======== Dataset content

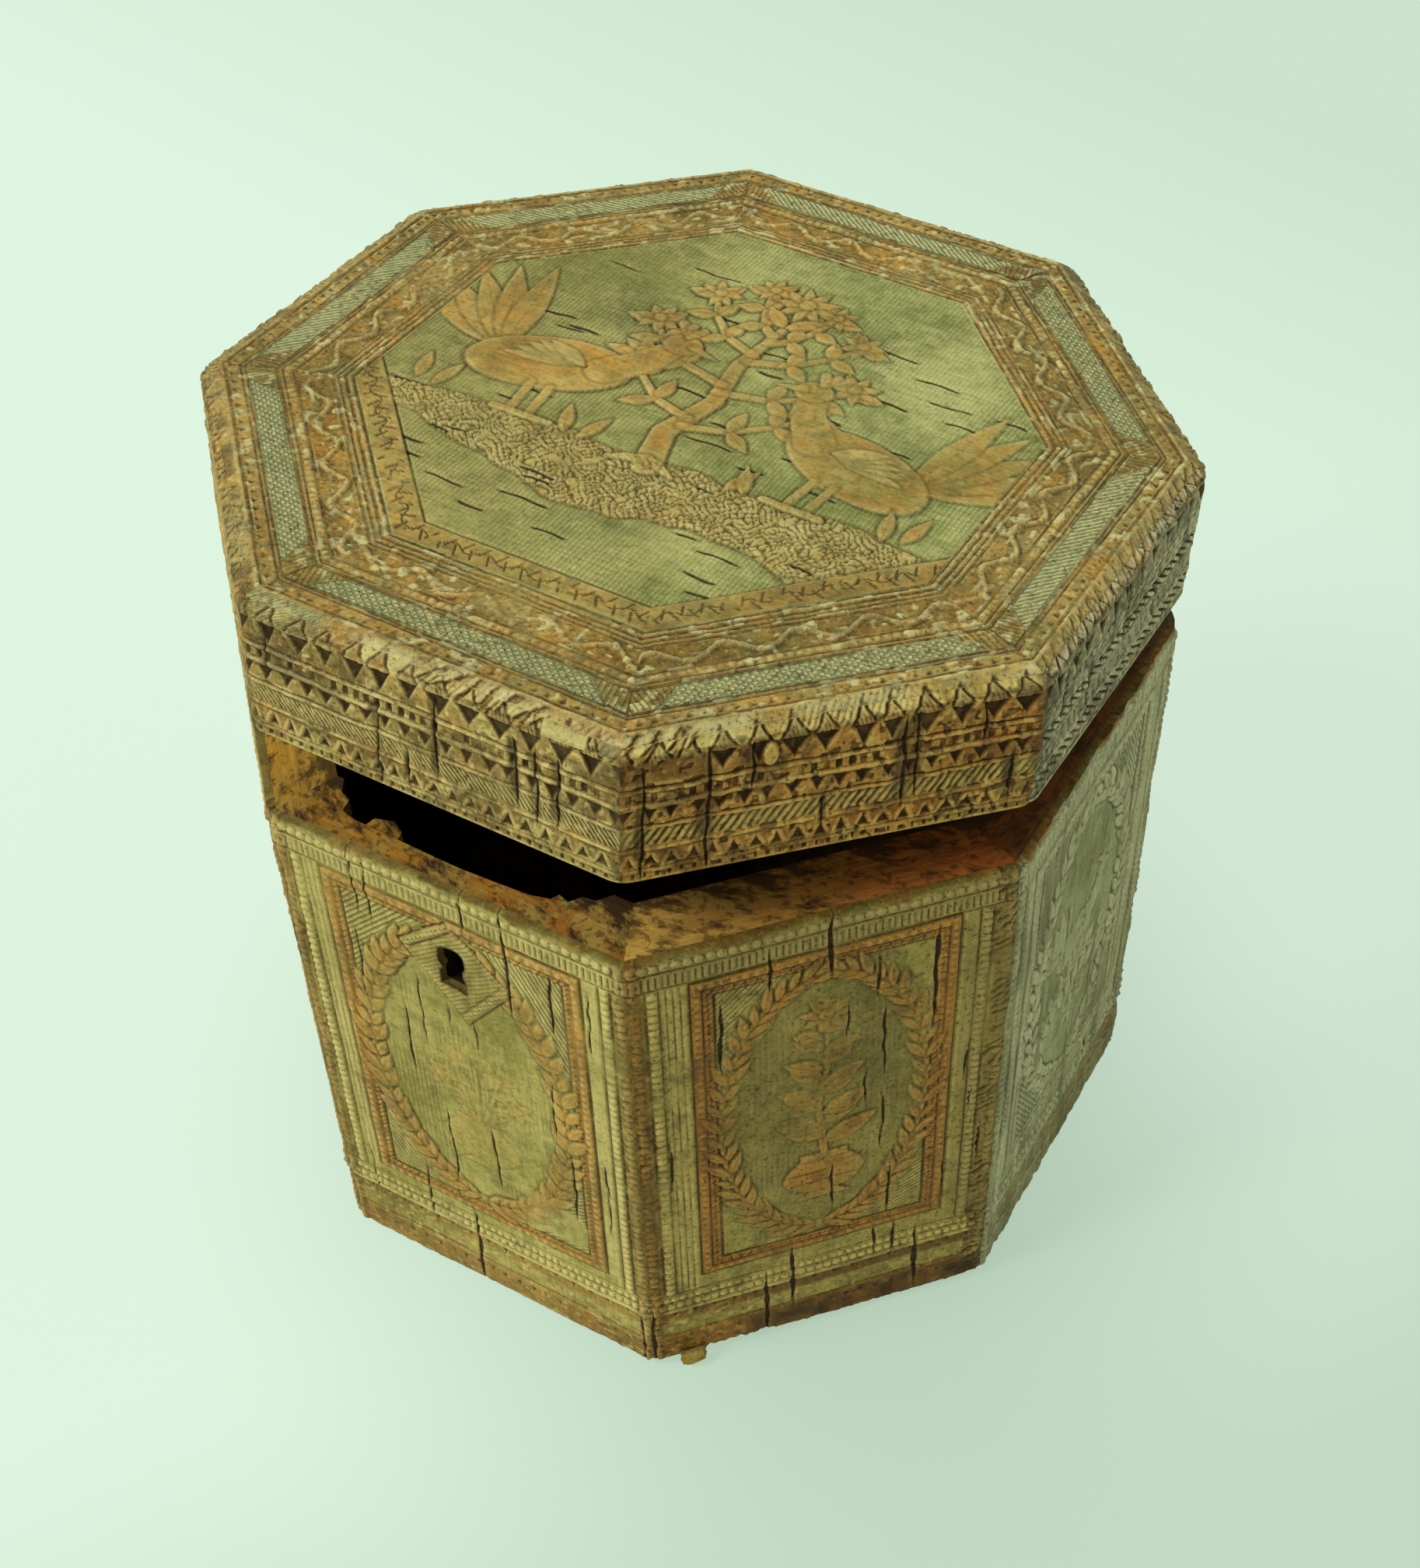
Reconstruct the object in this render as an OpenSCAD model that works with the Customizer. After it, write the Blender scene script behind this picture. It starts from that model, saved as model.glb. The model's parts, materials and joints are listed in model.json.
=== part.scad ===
// Octagonal trinket box of mitred boards, covered in carved birch bark.
// The lid turns on two iron butt hinges at the back and stands slightly ajar.
// The front wall holds an empty lock mortise, broken open at the top, and a keyhole.
// The box stands on z = 0, its front faces -Y, and the origin is the middle of its underside.

/* [Outline] */
// Width of the box from side face to side face
box_w = 160; // [140:1:180]
// Depth of the box from front face to back face
box_d = 162; // [142:1:182]
// Width of the front face and of the back face
front_w = 68.6; // [60:0.2:78]
// Width of the left face and of the right face
side_w = 64.4; // [56:0.2:74]
// Height of the body without its lid
body_h = 123; // [90:1:160]
// Height of the lid
lid_h = 26.5; // [22:0.5:36]
// Angle at which the lid stands ajar
ajar = 6; // [0:0.5:12]

/* [Boards and bark] */
// Thickness of the wall boards
wall_t = 10.8; // [9.6:0.2:14]
// Thickness of the rim boards of the lid
rim_t = 10.8; // [9.6:0.2:14]
// Thickness of the base board
base_t = 8; // [6:0.5:12]
// Thickness of the board on top of the lid
lid_board_t = 7; // [5:0.5:9]
// Thickness of the bark on the body
body_bark_t = 1.6; // [1:0.1:2.2]
// Thickness of the bark on the lid
lid_bark_t = 1.6; // [1:0.1:2.2]
// Radius worn on the edge of the foot
foot_r = 3.5; // [2.5:0.5:5]
// Width of the chamfer round the top of the lid
chamfer_w = 3.2; // [2:0.2:4.4]
// Height of the chamfer round the top of the lid
chamfer_h = 1.8; // [1:0.1:3]
// Distance of the bare stretch of the foot from the corner to its left
bare_foot_x = 10; // [7:1:16]
// Length of the foot where the bark has come away
bare_foot_w = 17; // [8:1:26]
// Height of the foot where the bark has come away
bare_foot_h = 3.2; // [2:0.2:5]

/* [Lock mortise] */
// Width of the mortise cut for the lock
lock_w = 42; // [34:1:46]
// Depth of the mortise, down from the top of the wall
lock_h = 34; // [30:1:44]
// Thickness of the front wall left before the mortise, with its bark
lock_skin = 5.2; // [4.4:0.2:6.4]
// Offset of the mortise's middle from the keyhole, to the right
lock_x = -3; // [-5:0.5:3]
// Depth to which the wood round the mortise is broken away
break_h = 9; // [5:0.5:14]
// Radius of the round head of the keyhole
keyhole_r = 2.6; // [2.2:0.1:3.2]
// Height of the keyhole
keyhole_h = 10.6; // [9:0.2:13]
// Distance from the top of the wall down to the keyhole
keyhole_drop = 15.6; // [13:0.2:17]
// Width of the shallow mortise in the lid that took the lock's striking plate
strike_w = 28; // [20:1:34]
// Depth of that mortise
strike_h = 1.6; // [1:0.2:3]

/* [Hinges] */
// Distance from each end of the back face to the hinge beside it
hinge_end = 7.3; // [6:0.1:10]
// Length of each hinge
hinge_len = 20; // [18:1:24]
// Width of a hinge leaf from the pin to its free edge
leaf_w = 8.4; // [7.4:0.2:8.8]
// Thickness of a hinge leaf, which lies on the wood
leaf_t = 1.1; // [0.8:0.1:1.3]
// Radius of the knuckles
knuckle_r = 2.1; // [1.8:0.1:2.2]
// Radius of the hinge pin
pin_r = 0.9; // [0.7:0.05:1.1]
// Length of the knuckle in the middle
mid_knuckle = 8; // [6:0.5:10]
// Distance of the pin from the back face, which is the width of the bevel behind it
bevel_w = 3.2; // [3:0.1:3.8]
// Slope of the bevels behind the pin, which stop the open lid
bevel_slope = 40; // [38:1:46]

/* [Nails] */
// Radius of the shank of a hinge nail
hinge_nail_r = 0.6; // [0.4:0.05:0.8]
// Length of a hinge nail
hinge_nail_len = 7.5; // [5:0.5:10]
// Radius of the shank of a board nail
board_nail_r = 0.9; // [0.7:0.05:1.2]
// Length of a board nail
board_nail_len = 20; // [15:0.5:24]

/* [Clearances] */
// Gap between the two leaves of a hinge when the lid is level
leaf_gap = 0.6; // [0.4:0.05:0.9]
// Gap round and between the knuckles
knuckle_gap = 0.3; // [0.2:0.05:0.4]
// Radial clearance of the pin in the knuckle that turns on it
pin_fit = 0.05; // [0.03:0.01:0.09]

/* [Hidden] */
$fn = 48;
cut = 1; // how far a cutting shape runs past the face that it cuts
// The eight faces, anticlockwise from the front: direction and distance of each from the middle
corner_x = front_w / 2;
corner_y = side_w / 2;
face_lean = atan2(box_w / 2 - corner_x, box_d / 2 - corner_y);
lean_d = corner_x * cos(face_lean) + box_d / 2 * sin(face_lean);
face_turn = [-90, -face_lean, 0, face_lean, 90, 180 - face_lean, 180, 180 + face_lean];
face_d = [box_d / 2, lean_d, box_w / 2, lean_d, box_d / 2, lean_d, box_w / 2, lean_d];
lean_w = norm([box_w / 2 - corner_x, box_d / 2 - corner_y]);
face_w = [front_w, lean_w, side_w, lean_w, front_w, lean_w, side_w, lean_w];
FACES = ["front", "front_right", "right", "back_right", "back", "back_left", "left", "front_left"];

lid_gap = 2 * leaf_t + leaf_gap;
pin_y = box_d / 2 - bevel_w;
pin_z = body_h + lid_gap / 2;
rim_h = lid_h - lid_bark_t - lid_board_t;
gain_r = knuckle_r + knuckle_gap;
hinge_xs = [for (s = [-1, 1]) s * (corner_x - hinge_end - hinge_len / 2)];
leaf_nail_xs = [-hinge_len / 3, 0, hinge_len / 3];
leaf_nail_in = leaf_w - 2.6;
hinge_head_r = 1.5;
hinge_head_t = 0.5;
board_head_r = 2;
board_head_t = 0.8;
board_nail_spread = 0.28;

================

* Task goal
Repeat the listing in full, keeping every line exactly as it is.

* Answer to the task
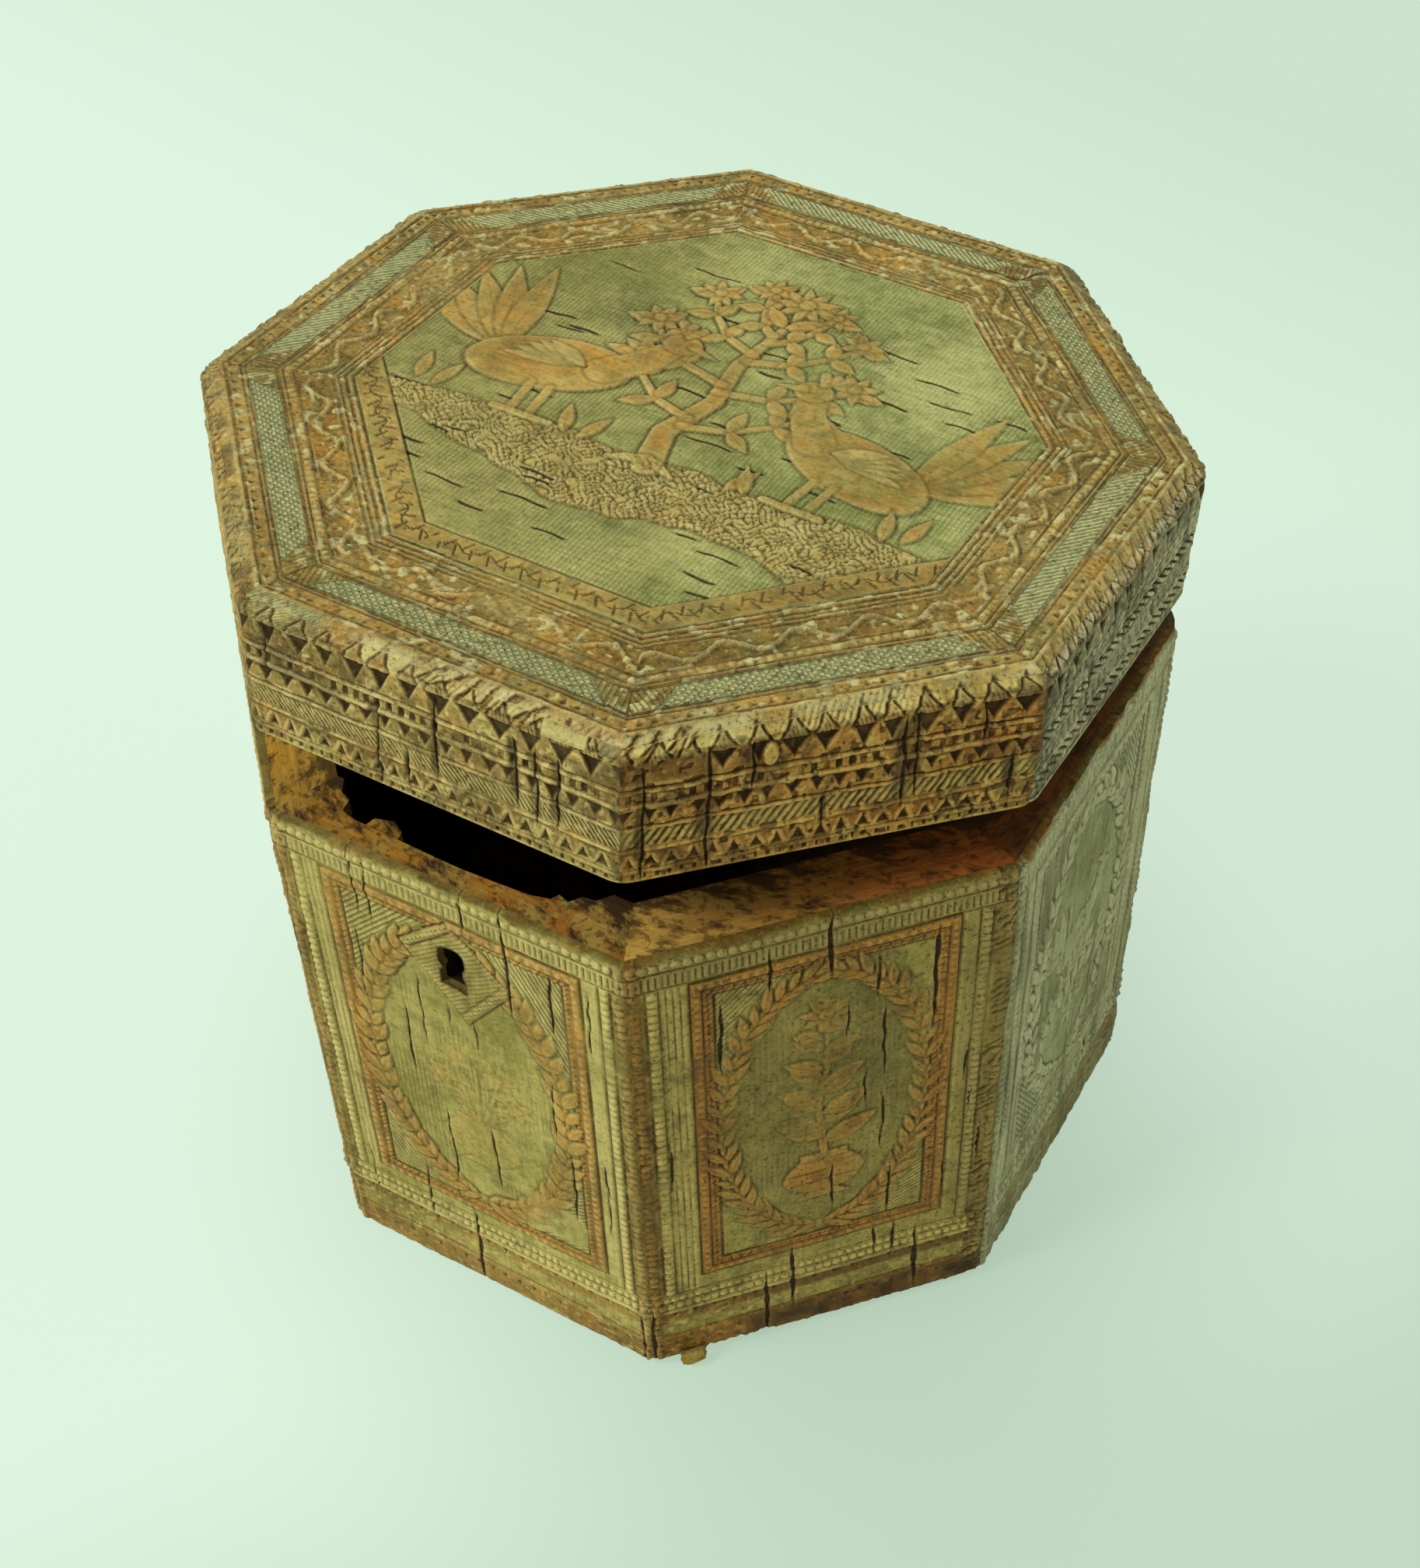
Reconstruct the object in this render as an OpenSCAD model that works with the Customizer. After it, write the Blender scene script behind this picture. It starts from that model, saved as model.glb. The model's parts, materials and joints are listed in model.json.
=== part.scad ===
// Octagonal trinket box of mitred boards, covered in carved birch bark.
// The lid turns on two iron butt hinges at the back and stands slightly ajar.
// The front wall holds an empty lock mortise, broken open at the top, and a keyhole.
// The box stands on z = 0, its front faces -Y, and the origin is the middle of its underside.

/* [Outline] */
// Width of the box from side face to side face
box_w = 160; // [140:1:180]
// Depth of the box from front face to back face
box_d = 162; // [142:1:182]
// Width of the front face and of the back face
front_w = 68.6; // [60:0.2:78]
// Width of the left face and of the right face
side_w = 64.4; // [56:0.2:74]
// Height of the body without its lid
body_h = 123; // [90:1:160]
// Height of the lid
lid_h = 26.5; // [22:0.5:36]
// Angle at which the lid stands ajar
ajar = 6; // [0:0.5:12]

/* [Boards and bark] */
// Thickness of the wall boards
wall_t = 10.8; // [9.6:0.2:14]
// Thickness of the rim boards of the lid
rim_t = 10.8; // [9.6:0.2:14]
// Thickness of the base board
base_t = 8; // [6:0.5:12]
// Thickness of the board on top of the lid
lid_board_t = 7; // [5:0.5:9]
// Thickness of the bark on the body
body_bark_t = 1.6; // [1:0.1:2.2]
// Thickness of the bark on the lid
lid_bark_t = 1.6; // [1:0.1:2.2]
// Radius worn on the edge of the foot
foot_r = 3.5; // [2.5:0.5:5]
// Width of the chamfer round the top of the lid
chamfer_w = 3.2; // [2:0.2:4.4]
// Height of the chamfer round the top of the lid
chamfer_h = 1.8; // [1:0.1:3]
// Distance of the bare stretch of the foot from the corner to its left
bare_foot_x = 10; // [7:1:16]
// Length of the foot where the bark has come away
bare_foot_w = 17; // [8:1:26]
// Height of the foot where the bark has come away
bare_foot_h = 3.2; // [2:0.2:5]

/* [Lock mortise] */
// Width of the mortise cut for the lock
lock_w = 42; // [34:1:46]
// Depth of the mortise, down from the top of the wall
lock_h = 34; // [30:1:44]
// Thickness of the front wall left before the mortise, with its bark
lock_skin = 5.2; // [4.4:0.2:6.4]
// Offset of the mortise's middle from the keyhole, to the right
lock_x = -3; // [-5:0.5:3]
// Depth to which the wood round the mortise is broken away
break_h = 9; // [5:0.5:14]
// Radius of the round head of the keyhole
keyhole_r = 2.6; // [2.2:0.1:3.2]
// Height of the keyhole
keyhole_h = 10.6; // [9:0.2:13]
// Distance from the top of the wall down to the keyhole
keyhole_drop = 15.6; // [13:0.2:17]
// Width of the shallow mortise in the lid that took the lock's striking plate
strike_w = 28; // [20:1:34]
// Depth of that mortise
strike_h = 1.6; // [1:0.2:3]

/* [Hinges] */
// Distance from each end of the back face to the hinge beside it
hinge_end = 7.3; // [6:0.1:10]
// Length of each hinge
hinge_len = 20; // [18:1:24]
// Width of a hinge leaf from the pin to its free edge
leaf_w = 8.4; // [7.4:0.2:8.8]
// Thickness of a hinge leaf, which lies on the wood
leaf_t = 1.1; // [0.8:0.1:1.3]
// Radius of the knuckles
knuckle_r = 2.1; // [1.8:0.1:2.2]
// Radius of the hinge pin
pin_r = 0.9; // [0.7:0.05:1.1]
// Length of the knuckle in the middle
mid_knuckle = 8; // [6:0.5:10]
// Distance of the pin from the back face, which is the width of the bevel behind it
bevel_w = 3.2; // [3:0.1:3.8]
// Slope of the bevels behind the pin, which stop the open lid
bevel_slope = 40; // [38:1:46]

/* [Nails] */
// Radius of the shank of a hinge nail
hinge_nail_r = 0.6; // [0.4:0.05:0.8]
// Length of a hinge nail
hinge_nail_len = 7.5; // [5:0.5:10]
// Radius of the shank of a board nail
board_nail_r = 0.9; // [0.7:0.05:1.2]
// Length of a board nail
board_nail_len = 20; // [15:0.5:24]

/* [Clearances] */
// Gap between the two leaves of a hinge when the lid is level
leaf_gap = 0.6; // [0.4:0.05:0.9]
// Gap round and between the knuckles
knuckle_gap = 0.3; // [0.2:0.05:0.4]
// Radial clearance of the pin in the knuckle that turns on it
pin_fit = 0.05; // [0.03:0.01:0.09]

/* [Hidden] */
$fn = 48;
cut = 1; // how far a cutting shape runs past the face that it cuts
// The eight faces, anticlockwise from the front: direction and distance of each from the middle
corner_x = front_w / 2;
corner_y = side_w / 2;
face_lean = atan2(box_w / 2 - corner_x, box_d / 2 - corner_y);
lean_d = corner_x * cos(face_lean) + box_d / 2 * sin(face_lean);
face_turn = [-90, -face_lean, 0, face_lean, 90, 180 - face_lean, 180, 180 + face_lean];
face_d = [box_d / 2, lean_d, box_w / 2, lean_d, box_d / 2, lean_d, box_w / 2, lean_d];
lean_w = norm([box_w / 2 - corner_x, box_d / 2 - corner_y]);
face_w = [front_w, lean_w, side_w, lean_w, front_w, lean_w, side_w, lean_w];
FACES = ["front", "front_right", "right", "back_right", "back", "back_left", "left", "front_left"];

lid_gap = 2 * leaf_t + leaf_gap;
pin_y = box_d / 2 - bevel_w;
pin_z = body_h + lid_gap / 2;
rim_h = lid_h - lid_bark_t - lid_board_t;
gain_r = knuckle_r + knuckle_gap;
hinge_xs = [for (s = [-1, 1]) s * (corner_x - hinge_end - hinge_len / 2)];
leaf_nail_xs = [-hinge_len / 3, 0, hinge_len / 3];
leaf_nail_in = leaf_w - 2.6;
hinge_head_r = 1.5;
hinge_head_t = 0.5;
board_head_r = 2;
board_head_t = 0.8;
board_nail_spread = 0.28;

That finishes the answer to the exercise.